Gather every line that includes the word "follow", please.

> [SUPPLIED MATERIAL]:
────────────────────
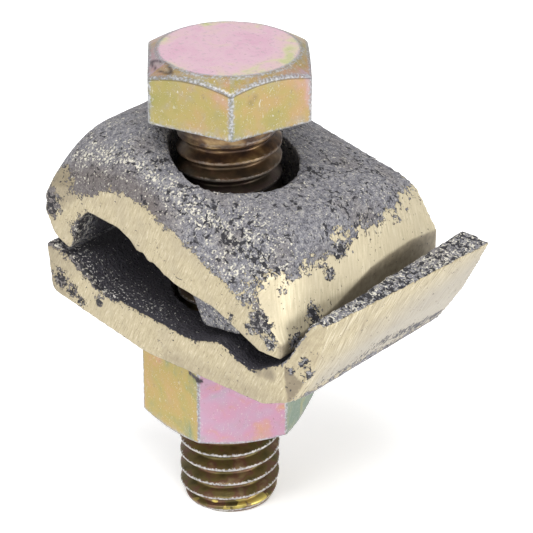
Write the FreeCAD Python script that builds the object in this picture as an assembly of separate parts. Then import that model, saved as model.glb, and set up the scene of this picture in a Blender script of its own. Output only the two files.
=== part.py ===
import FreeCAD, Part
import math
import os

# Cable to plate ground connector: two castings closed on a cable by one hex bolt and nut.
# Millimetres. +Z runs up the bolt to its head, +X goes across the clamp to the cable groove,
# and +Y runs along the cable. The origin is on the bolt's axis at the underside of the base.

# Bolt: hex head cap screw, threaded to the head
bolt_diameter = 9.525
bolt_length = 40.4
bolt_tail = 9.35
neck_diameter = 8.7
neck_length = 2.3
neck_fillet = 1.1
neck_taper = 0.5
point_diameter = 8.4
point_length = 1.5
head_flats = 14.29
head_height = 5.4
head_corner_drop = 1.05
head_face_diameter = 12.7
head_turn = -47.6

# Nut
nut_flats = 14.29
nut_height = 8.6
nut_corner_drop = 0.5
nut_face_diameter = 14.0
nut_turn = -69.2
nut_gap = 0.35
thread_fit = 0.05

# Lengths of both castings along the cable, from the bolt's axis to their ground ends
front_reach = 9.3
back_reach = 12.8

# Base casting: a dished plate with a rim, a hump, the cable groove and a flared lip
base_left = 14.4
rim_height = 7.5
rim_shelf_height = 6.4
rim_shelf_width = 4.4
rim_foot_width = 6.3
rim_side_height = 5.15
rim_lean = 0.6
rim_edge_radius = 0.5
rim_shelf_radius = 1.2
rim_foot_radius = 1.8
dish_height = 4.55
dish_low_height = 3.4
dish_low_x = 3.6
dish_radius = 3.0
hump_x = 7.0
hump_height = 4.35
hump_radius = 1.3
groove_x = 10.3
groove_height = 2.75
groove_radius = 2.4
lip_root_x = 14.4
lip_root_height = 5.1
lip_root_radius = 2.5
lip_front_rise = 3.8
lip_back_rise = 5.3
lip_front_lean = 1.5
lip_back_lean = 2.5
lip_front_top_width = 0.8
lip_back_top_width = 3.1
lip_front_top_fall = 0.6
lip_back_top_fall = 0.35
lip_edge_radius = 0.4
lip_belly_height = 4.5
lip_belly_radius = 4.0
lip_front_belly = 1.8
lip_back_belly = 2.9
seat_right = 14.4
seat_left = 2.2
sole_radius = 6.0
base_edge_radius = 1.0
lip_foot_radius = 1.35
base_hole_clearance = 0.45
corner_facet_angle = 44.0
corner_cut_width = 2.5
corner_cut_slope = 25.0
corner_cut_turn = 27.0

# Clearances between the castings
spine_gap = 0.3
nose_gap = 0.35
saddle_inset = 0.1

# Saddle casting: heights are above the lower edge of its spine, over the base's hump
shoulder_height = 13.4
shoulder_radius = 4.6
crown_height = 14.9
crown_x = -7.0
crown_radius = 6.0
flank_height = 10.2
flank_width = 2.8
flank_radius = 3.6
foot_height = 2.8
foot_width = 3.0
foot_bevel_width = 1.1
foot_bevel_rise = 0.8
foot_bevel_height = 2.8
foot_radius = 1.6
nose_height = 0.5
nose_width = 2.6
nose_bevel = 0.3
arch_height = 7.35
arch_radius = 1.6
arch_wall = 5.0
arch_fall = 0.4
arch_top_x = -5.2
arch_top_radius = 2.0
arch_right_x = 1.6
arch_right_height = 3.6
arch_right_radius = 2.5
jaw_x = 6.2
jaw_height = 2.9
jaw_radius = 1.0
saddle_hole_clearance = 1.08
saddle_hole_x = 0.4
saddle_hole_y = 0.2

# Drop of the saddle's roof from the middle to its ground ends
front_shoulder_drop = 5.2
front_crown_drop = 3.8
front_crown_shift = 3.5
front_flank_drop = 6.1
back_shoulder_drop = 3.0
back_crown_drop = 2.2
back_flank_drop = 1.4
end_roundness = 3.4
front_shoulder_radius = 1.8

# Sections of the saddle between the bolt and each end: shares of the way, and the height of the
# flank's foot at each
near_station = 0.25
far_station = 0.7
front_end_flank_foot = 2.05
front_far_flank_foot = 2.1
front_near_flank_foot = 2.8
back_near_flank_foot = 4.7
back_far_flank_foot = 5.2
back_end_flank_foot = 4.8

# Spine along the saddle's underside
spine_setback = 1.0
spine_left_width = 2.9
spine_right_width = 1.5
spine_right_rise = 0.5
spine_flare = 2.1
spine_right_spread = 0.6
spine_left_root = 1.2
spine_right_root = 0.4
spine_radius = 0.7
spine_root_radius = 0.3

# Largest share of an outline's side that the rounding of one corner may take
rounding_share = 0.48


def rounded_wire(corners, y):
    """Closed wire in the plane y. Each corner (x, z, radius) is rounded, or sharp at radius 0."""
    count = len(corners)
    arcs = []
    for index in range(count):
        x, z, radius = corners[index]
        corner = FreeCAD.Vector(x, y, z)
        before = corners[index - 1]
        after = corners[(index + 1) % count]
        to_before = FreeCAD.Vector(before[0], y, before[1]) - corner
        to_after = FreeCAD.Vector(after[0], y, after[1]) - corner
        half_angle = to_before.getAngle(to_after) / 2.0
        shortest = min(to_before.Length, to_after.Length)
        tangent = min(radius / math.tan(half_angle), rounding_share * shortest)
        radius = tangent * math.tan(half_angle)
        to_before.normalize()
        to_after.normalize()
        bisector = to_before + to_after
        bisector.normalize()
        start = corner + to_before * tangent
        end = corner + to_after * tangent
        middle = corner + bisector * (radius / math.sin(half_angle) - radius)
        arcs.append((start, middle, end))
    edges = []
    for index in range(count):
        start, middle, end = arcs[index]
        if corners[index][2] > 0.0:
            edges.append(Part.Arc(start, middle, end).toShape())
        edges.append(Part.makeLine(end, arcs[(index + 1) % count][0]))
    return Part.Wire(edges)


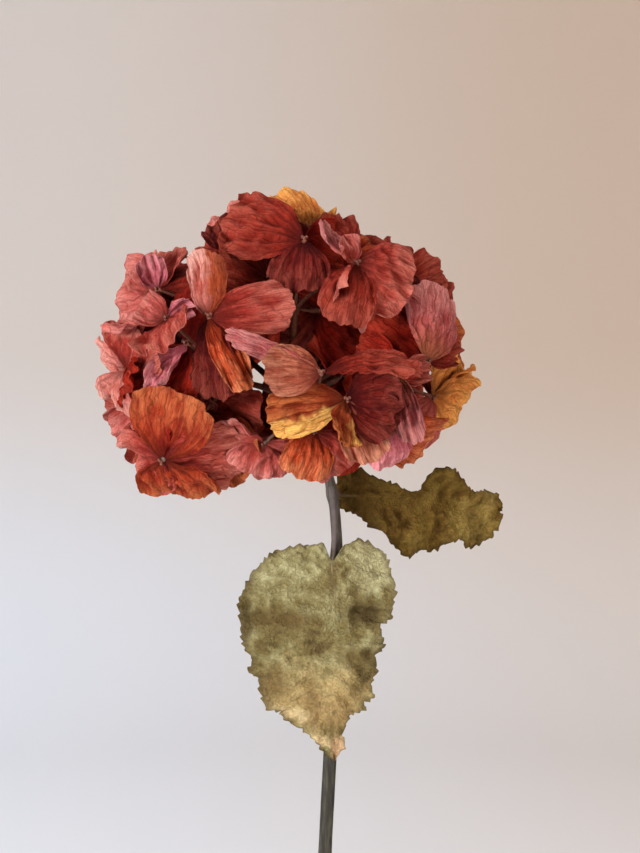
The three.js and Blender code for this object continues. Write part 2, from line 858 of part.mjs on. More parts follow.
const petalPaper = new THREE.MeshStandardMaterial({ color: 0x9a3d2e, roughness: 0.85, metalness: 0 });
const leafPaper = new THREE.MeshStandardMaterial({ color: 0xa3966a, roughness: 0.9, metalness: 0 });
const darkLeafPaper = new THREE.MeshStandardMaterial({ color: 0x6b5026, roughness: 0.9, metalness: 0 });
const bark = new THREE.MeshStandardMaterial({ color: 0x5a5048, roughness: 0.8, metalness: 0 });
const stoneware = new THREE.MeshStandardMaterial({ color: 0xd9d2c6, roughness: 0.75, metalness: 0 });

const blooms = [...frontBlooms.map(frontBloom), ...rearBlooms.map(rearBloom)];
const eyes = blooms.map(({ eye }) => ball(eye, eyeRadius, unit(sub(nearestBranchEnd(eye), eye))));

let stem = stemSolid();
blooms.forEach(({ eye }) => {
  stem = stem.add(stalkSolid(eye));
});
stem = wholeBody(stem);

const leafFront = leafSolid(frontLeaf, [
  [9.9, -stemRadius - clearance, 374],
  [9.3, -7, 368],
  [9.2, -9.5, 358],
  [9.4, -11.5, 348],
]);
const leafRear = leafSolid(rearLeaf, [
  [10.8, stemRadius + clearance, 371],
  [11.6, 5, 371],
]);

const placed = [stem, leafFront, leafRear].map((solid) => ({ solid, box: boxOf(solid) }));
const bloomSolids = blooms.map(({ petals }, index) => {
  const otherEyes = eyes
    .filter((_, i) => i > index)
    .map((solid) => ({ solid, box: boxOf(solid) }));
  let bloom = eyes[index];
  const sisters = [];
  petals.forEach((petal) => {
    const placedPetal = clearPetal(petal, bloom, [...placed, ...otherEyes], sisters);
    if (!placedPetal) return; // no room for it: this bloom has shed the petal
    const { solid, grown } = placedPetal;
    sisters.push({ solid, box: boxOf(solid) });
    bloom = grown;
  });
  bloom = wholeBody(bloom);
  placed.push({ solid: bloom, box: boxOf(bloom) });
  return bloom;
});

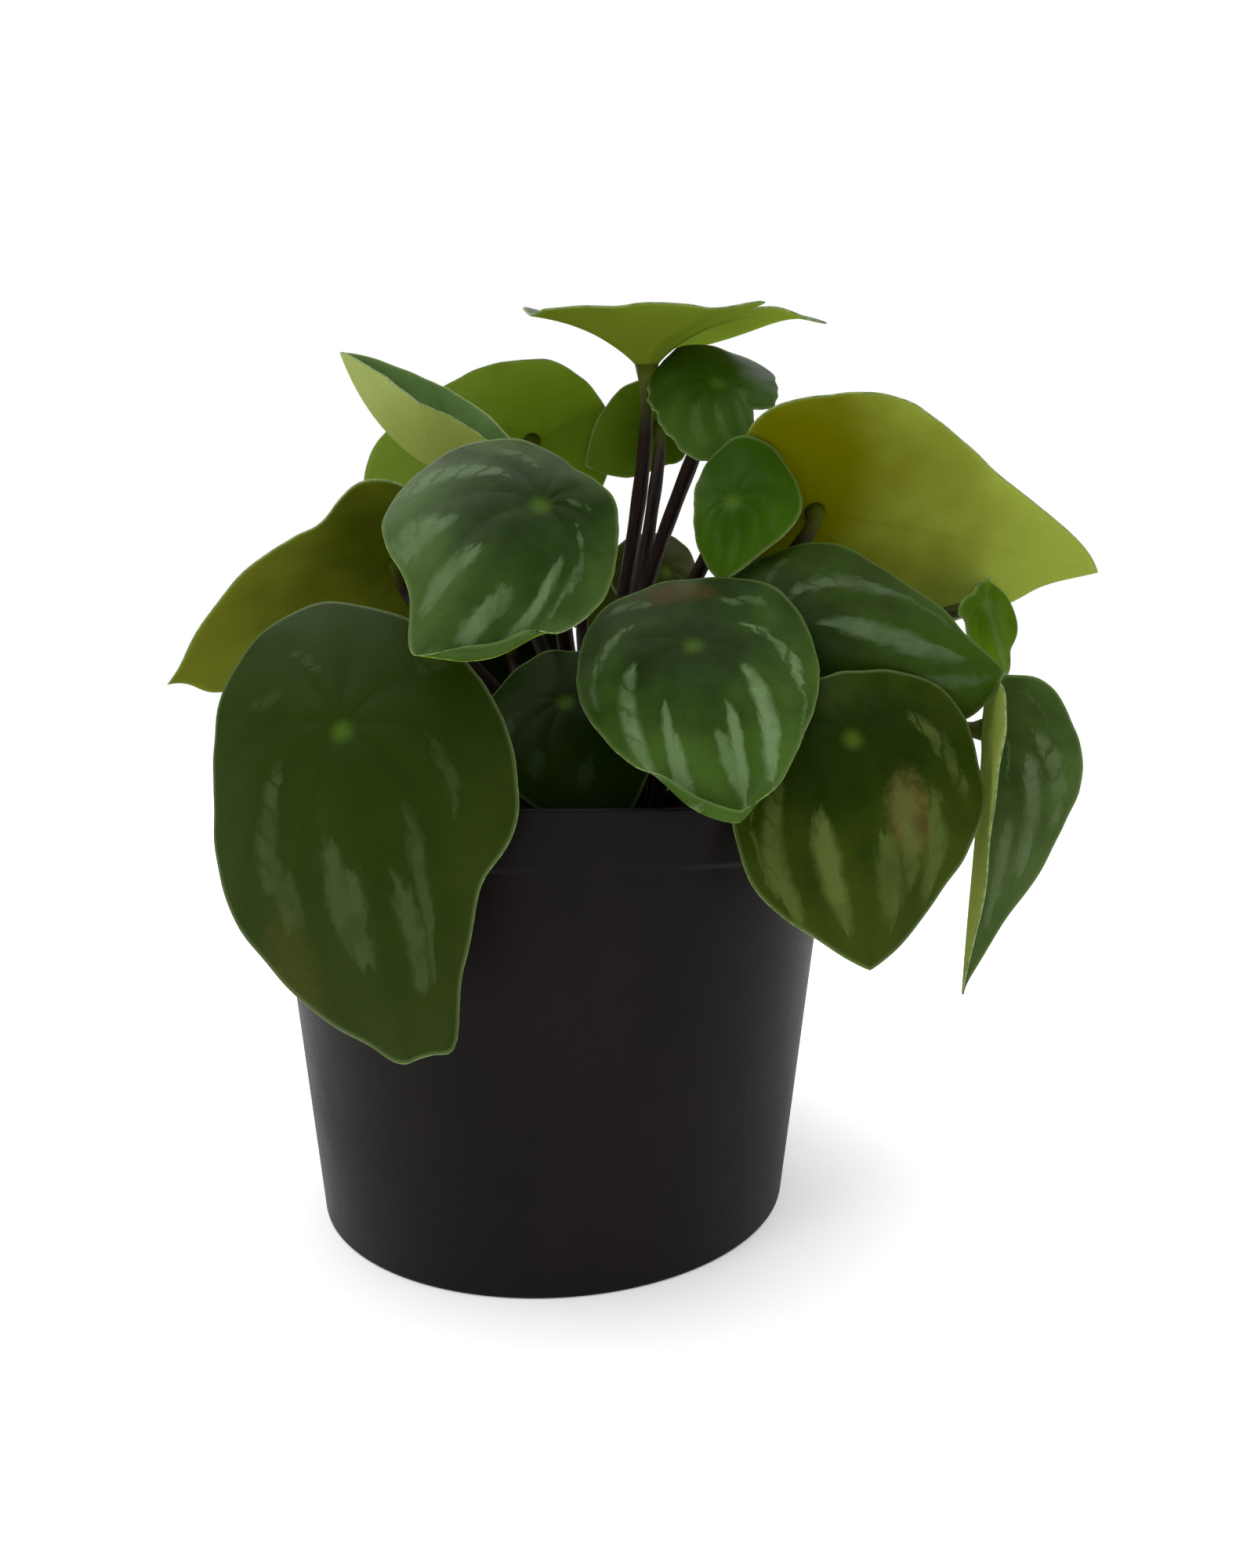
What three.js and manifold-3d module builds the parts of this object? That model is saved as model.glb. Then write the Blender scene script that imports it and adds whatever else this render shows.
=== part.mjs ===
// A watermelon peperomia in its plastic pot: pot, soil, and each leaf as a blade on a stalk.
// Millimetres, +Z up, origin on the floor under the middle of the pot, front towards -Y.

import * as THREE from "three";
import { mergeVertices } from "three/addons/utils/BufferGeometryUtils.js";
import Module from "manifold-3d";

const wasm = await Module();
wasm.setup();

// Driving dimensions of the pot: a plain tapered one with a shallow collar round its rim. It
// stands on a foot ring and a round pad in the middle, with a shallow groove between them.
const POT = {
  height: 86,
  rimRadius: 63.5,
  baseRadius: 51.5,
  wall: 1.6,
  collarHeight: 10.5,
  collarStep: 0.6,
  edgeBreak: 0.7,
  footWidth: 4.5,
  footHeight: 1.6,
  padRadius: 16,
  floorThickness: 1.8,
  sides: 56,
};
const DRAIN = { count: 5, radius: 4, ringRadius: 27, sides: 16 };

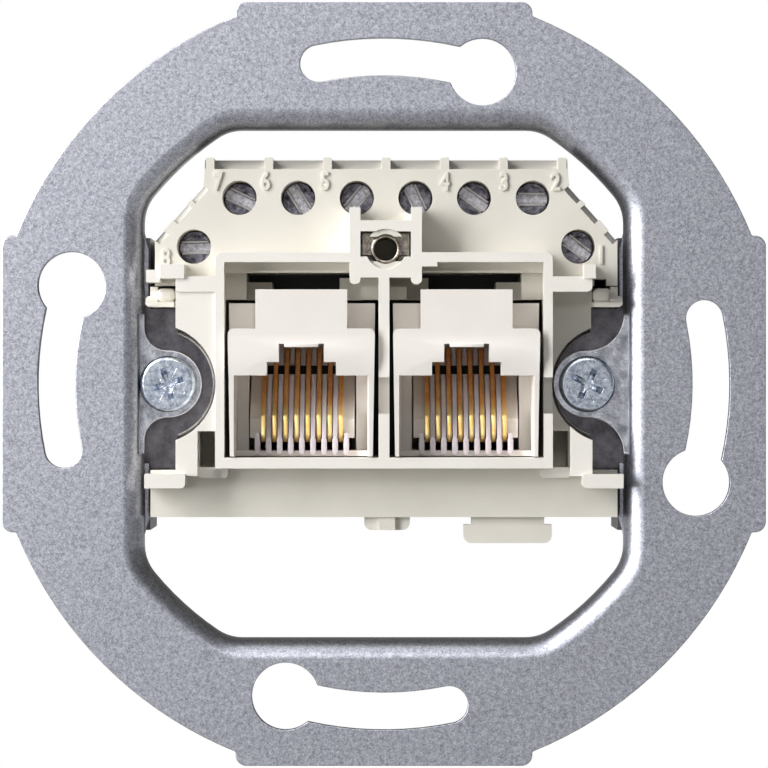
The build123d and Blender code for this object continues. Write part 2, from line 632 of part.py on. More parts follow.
────────────────────
> [RESPONSE TO THIS EXERCISE]:
The three.js and Blender code for this object continues. Write part 2, from line 858 of part.mjs on. More parts follow.
The build123d and Blender code for this object continues. Write part 2, from line 632 of part.py on. More parts follow.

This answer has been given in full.